→ **Exercise description**: Output the data below in full, byte for byte. Nothing may differ.

============

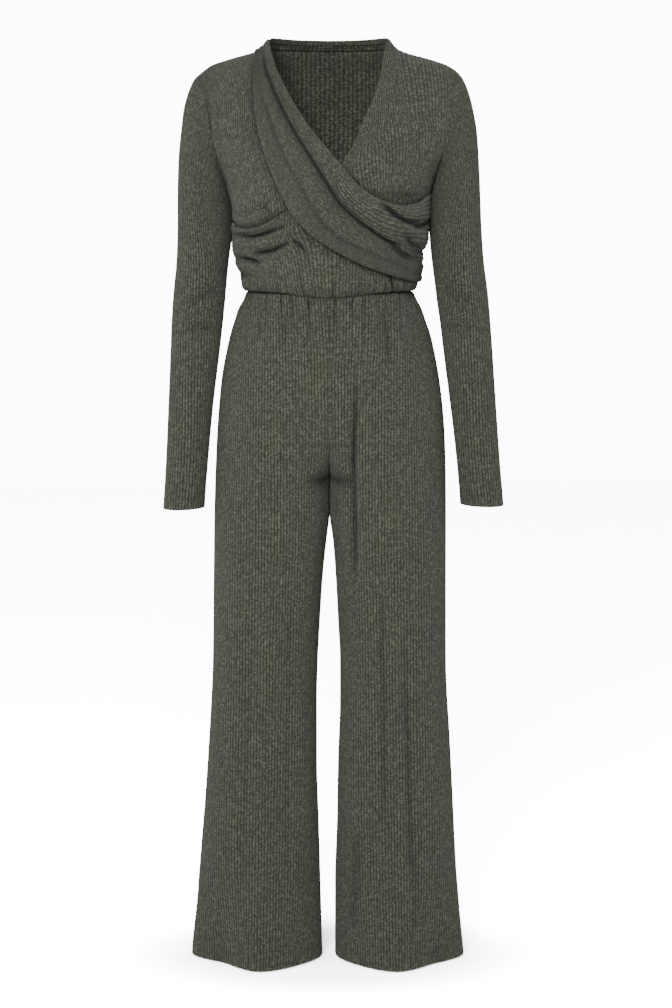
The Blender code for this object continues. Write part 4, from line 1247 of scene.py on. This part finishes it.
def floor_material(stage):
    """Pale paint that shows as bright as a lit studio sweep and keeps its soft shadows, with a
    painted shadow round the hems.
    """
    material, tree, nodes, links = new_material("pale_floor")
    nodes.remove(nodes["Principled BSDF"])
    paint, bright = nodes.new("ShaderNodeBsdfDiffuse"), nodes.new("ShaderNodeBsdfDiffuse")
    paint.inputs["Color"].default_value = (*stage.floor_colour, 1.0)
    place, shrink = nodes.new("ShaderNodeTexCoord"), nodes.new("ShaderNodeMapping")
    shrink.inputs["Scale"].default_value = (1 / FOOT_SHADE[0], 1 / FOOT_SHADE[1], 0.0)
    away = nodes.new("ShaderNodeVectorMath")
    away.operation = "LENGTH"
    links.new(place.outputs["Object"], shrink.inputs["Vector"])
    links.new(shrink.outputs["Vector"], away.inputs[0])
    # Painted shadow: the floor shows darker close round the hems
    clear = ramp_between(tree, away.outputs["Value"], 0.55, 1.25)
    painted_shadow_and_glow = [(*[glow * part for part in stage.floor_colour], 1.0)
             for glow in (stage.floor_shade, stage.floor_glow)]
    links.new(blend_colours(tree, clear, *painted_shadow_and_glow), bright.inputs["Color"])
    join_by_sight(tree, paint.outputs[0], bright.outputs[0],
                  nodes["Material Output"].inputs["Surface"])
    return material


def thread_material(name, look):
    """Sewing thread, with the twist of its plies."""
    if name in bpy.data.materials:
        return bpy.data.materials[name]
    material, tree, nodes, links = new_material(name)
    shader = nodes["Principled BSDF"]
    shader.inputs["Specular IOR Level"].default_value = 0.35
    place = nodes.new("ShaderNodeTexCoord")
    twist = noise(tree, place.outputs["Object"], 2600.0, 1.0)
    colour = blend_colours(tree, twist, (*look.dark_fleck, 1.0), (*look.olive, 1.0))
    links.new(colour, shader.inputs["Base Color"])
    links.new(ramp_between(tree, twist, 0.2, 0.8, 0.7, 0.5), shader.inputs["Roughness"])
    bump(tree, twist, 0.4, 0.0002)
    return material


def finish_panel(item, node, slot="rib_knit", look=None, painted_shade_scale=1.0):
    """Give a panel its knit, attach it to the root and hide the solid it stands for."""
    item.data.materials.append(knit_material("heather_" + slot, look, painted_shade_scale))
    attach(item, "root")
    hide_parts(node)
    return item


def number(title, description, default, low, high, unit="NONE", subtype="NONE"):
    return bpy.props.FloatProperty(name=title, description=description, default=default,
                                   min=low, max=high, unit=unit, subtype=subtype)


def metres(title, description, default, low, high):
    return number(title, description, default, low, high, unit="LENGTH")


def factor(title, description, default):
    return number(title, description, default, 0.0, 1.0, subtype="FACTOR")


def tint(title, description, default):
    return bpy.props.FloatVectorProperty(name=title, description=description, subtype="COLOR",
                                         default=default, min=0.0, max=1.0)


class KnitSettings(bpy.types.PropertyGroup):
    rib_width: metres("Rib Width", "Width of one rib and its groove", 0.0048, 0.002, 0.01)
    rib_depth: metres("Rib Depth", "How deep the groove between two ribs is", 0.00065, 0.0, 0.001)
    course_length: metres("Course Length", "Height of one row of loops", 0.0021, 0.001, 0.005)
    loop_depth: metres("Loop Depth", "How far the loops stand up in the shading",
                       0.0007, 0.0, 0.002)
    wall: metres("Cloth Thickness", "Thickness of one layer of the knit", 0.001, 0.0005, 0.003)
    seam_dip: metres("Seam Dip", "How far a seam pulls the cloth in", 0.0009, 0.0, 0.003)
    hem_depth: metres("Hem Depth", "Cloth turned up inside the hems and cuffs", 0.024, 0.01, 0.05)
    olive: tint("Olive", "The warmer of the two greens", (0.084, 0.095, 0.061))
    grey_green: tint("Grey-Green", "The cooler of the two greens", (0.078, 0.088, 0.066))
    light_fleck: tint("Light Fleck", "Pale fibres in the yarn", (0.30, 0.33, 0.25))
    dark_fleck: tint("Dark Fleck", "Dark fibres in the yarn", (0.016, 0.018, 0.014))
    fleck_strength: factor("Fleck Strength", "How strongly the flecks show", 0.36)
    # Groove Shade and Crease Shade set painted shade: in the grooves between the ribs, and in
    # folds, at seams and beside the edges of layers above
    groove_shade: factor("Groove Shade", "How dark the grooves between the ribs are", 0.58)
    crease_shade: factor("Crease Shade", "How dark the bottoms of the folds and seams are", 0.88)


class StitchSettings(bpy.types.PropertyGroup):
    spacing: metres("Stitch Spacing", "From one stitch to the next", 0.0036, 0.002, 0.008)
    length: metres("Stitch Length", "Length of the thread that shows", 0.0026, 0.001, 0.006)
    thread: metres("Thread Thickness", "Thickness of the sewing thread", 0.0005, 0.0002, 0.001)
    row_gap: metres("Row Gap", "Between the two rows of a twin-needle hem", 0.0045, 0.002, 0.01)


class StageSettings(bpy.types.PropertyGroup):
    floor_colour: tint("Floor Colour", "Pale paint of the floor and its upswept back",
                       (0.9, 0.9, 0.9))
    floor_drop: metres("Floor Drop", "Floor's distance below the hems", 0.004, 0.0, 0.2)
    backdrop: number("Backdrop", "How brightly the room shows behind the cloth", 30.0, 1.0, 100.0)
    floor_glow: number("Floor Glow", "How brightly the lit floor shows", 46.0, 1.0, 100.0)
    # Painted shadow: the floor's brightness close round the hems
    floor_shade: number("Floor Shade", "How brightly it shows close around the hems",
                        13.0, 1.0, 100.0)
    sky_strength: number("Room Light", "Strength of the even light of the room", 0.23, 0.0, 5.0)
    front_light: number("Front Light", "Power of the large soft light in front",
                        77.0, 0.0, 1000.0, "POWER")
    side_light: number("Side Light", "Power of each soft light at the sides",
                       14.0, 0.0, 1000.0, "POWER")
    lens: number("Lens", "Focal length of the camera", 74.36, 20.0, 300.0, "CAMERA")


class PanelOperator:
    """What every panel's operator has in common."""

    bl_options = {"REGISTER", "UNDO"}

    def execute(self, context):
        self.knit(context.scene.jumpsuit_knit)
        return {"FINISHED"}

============

→ **Reply**:
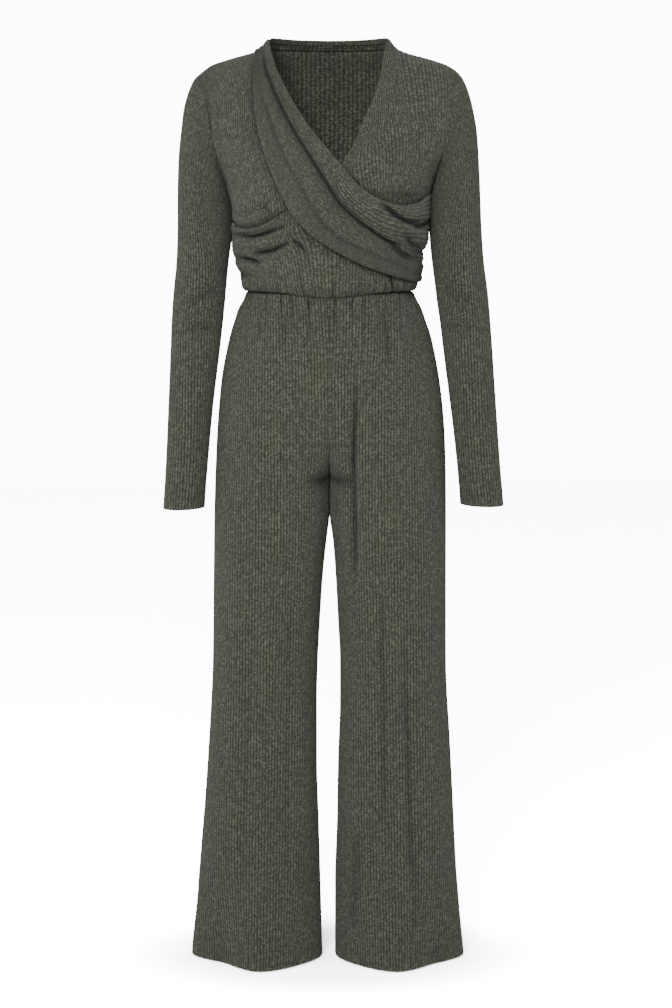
The Blender code for this object continues. Write part 4, from line 1247 of scene.py on. This part finishes it.
def floor_material(stage):
    """Pale paint that shows as bright as a lit studio sweep and keeps its soft shadows, with a
    painted shadow round the hems.
    """
    material, tree, nodes, links = new_material("pale_floor")
    nodes.remove(nodes["Principled BSDF"])
    paint, bright = nodes.new("ShaderNodeBsdfDiffuse"), nodes.new("ShaderNodeBsdfDiffuse")
    paint.inputs["Color"].default_value = (*stage.floor_colour, 1.0)
    place, shrink = nodes.new("ShaderNodeTexCoord"), nodes.new("ShaderNodeMapping")
    shrink.inputs["Scale"].default_value = (1 / FOOT_SHADE[0], 1 / FOOT_SHADE[1], 0.0)
    away = nodes.new("ShaderNodeVectorMath")
    away.operation = "LENGTH"
    links.new(place.outputs["Object"], shrink.inputs["Vector"])
    links.new(shrink.outputs["Vector"], away.inputs[0])
    # Painted shadow: the floor shows darker close round the hems
    clear = ramp_between(tree, away.outputs["Value"], 0.55, 1.25)
    painted_shadow_and_glow = [(*[glow * part for part in stage.floor_colour], 1.0)
             for glow in (stage.floor_shade, stage.floor_glow)]
    links.new(blend_colours(tree, clear, *painted_shadow_and_glow), bright.inputs["Color"])
    join_by_sight(tree, paint.outputs[0], bright.outputs[0],
                  nodes["Material Output"].inputs["Surface"])
    return material


def thread_material(name, look):
    """Sewing thread, with the twist of its plies."""
    if name in bpy.data.materials:
        return bpy.data.materials[name]
    material, tree, nodes, links = new_material(name)
    shader = nodes["Principled BSDF"]
    shader.inputs["Specular IOR Level"].default_value = 0.35
    place = nodes.new("ShaderNodeTexCoord")
    twist = noise(tree, place.outputs["Object"], 2600.0, 1.0)
    colour = blend_colours(tree, twist, (*look.dark_fleck, 1.0), (*look.olive, 1.0))
    links.new(colour, shader.inputs["Base Color"])
    links.new(ramp_between(tree, twist, 0.2, 0.8, 0.7, 0.5), shader.inputs["Roughness"])
    bump(tree, twist, 0.4, 0.0002)
    return material


def finish_panel(item, node, slot="rib_knit", look=None, painted_shade_scale=1.0):
    """Give a panel its knit, attach it to the root and hide the solid it stands for."""
    item.data.materials.append(knit_material("heather_" + slot, look, painted_shade_scale))
    attach(item, "root")
    hide_parts(node)
    return item


def number(title, description, default, low, high, unit="NONE", subtype="NONE"):
    return bpy.props.FloatProperty(name=title, description=description, default=default,
                                   min=low, max=high, unit=unit, subtype=subtype)


def metres(title, description, default, low, high):
    return number(title, description, default, low, high, unit="LENGTH")


def factor(title, description, default):
    return number(title, description, default, 0.0, 1.0, subtype="FACTOR")


def tint(title, description, default):
    return bpy.props.FloatVectorProperty(name=title, description=description, subtype="COLOR",
                                         default=default, min=0.0, max=1.0)


class KnitSettings(bpy.types.PropertyGroup):
    rib_width: metres("Rib Width", "Width of one rib and its groove", 0.0048, 0.002, 0.01)
    rib_depth: metres("Rib Depth", "How deep the groove between two ribs is", 0.00065, 0.0, 0.001)
    course_length: metres("Course Length", "Height of one row of loops", 0.0021, 0.001, 0.005)
    loop_depth: metres("Loop Depth", "How far the loops stand up in the shading",
                       0.0007, 0.0, 0.002)
    wall: metres("Cloth Thickness", "Thickness of one layer of the knit", 0.001, 0.0005, 0.003)
    seam_dip: metres("Seam Dip", "How far a seam pulls the cloth in", 0.0009, 0.0, 0.003)
    hem_depth: metres("Hem Depth", "Cloth turned up inside the hems and cuffs", 0.024, 0.01, 0.05)
    olive: tint("Olive", "The warmer of the two greens", (0.084, 0.095, 0.061))
    grey_green: tint("Grey-Green", "The cooler of the two greens", (0.078, 0.088, 0.066))
    light_fleck: tint("Light Fleck", "Pale fibres in the yarn", (0.30, 0.33, 0.25))
    dark_fleck: tint("Dark Fleck", "Dark fibres in the yarn", (0.016, 0.018, 0.014))
    fleck_strength: factor("Fleck Strength", "How strongly the flecks show", 0.36)
    # Groove Shade and Crease Shade set painted shade: in the grooves between the ribs, and in
    # folds, at seams and beside the edges of layers above
    groove_shade: factor("Groove Shade", "How dark the grooves between the ribs are", 0.58)
    crease_shade: factor("Crease Shade", "How dark the bottoms of the folds and seams are", 0.88)


class StitchSettings(bpy.types.PropertyGroup):
    spacing: metres("Stitch Spacing", "From one stitch to the next", 0.0036, 0.002, 0.008)
    length: metres("Stitch Length", "Length of the thread that shows", 0.0026, 0.001, 0.006)
    thread: metres("Thread Thickness", "Thickness of the sewing thread", 0.0005, 0.0002, 0.001)
    row_gap: metres("Row Gap", "Between the two rows of a twin-needle hem", 0.0045, 0.002, 0.01)


class StageSettings(bpy.types.PropertyGroup):
    floor_colour: tint("Floor Colour", "Pale paint of the floor and its upswept back",
                       (0.9, 0.9, 0.9))
    floor_drop: metres("Floor Drop", "Floor's distance below the hems", 0.004, 0.0, 0.2)
    backdrop: number("Backdrop", "How brightly the room shows behind the cloth", 30.0, 1.0, 100.0)
    floor_glow: number("Floor Glow", "How brightly the lit floor shows", 46.0, 1.0, 100.0)
    # Painted shadow: the floor's brightness close round the hems
    floor_shade: number("Floor Shade", "How brightly it shows close around the hems",
                        13.0, 1.0, 100.0)
    sky_strength: number("Room Light", "Strength of the even light of the room", 0.23, 0.0, 5.0)
    front_light: number("Front Light", "Power of the large soft light in front",
                        77.0, 0.0, 1000.0, "POWER")
    side_light: number("Side Light", "Power of each soft light at the sides",
                       14.0, 0.0, 1000.0, "POWER")
    lens: number("Lens", "Focal length of the camera", 74.36, 20.0, 300.0, "CAMERA")


class PanelOperator:
    """What every panel's operator has in common."""

    bl_options = {"REGISTER", "UNDO"}

    def execute(self, context):
        self.knit(context.scene.jumpsuit_knit)
        return {"FINISHED"}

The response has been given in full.